Shonagh continued to work with EIP for the next 11 months and then secured enough funding to move across to Aurora full time. Shonagh is now the CEO at Aurora New Dawn which is now a Hampshire wide service working with victims of domestic abuse, sexual violence and stalking.
Aurora’s headline values
Aurora is committed to:
Dignity and Respect:
We will treat everybody with dignity and respect, fostering a culture which supports and appreciates diversity. We will take time to listen and respect people’s rights to their own decisions and choices. Our work will place empowerment at its center, putting our clients in control of the service they receive.
Learning and Reflection:
We will commit to our own learning and development and reflect regularly on the work that we do. We will remain honest and transparent, open to feedback and not afraid to acknowledge when things could be better. We will share knowledge and best practice wherever possible, both internally as a team and externally.
We will work to empower our clients at all times, communicating clear options and offering choices based on their own situation, needs and goals. We will build two-way relationships of trust with our colleagues, clients, partner agencies and other stakeholders. We will always give feedback for a job well done.

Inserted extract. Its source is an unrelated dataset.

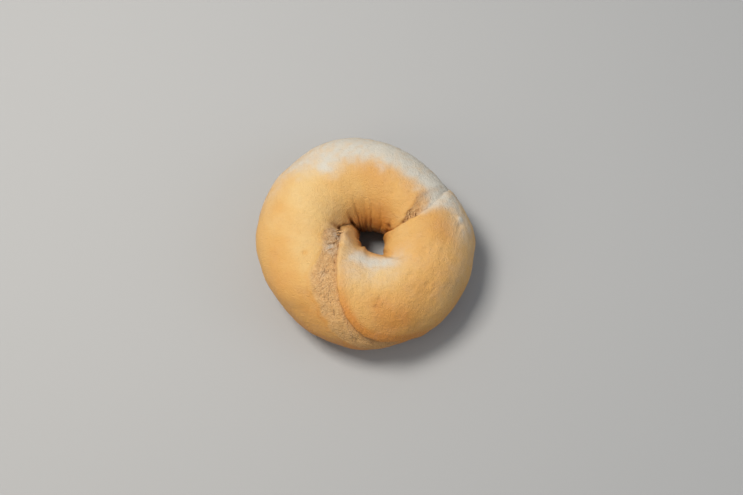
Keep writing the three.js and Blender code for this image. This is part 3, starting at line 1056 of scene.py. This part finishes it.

Delivering High-quality, specialist services:
We will remain committed to ending violence and abuse, and enabling people to live free, safe and to recover from their experiences. We will work in accordance with a feminist ethos, recognising that domestic abuse is an issue of sex based oppression, and delivering our services in line with the power and control model. We will put the interests of victims and survivors at the heart of everything we do. We will be professional, authentic and compassionate, and will act with integrity at all times.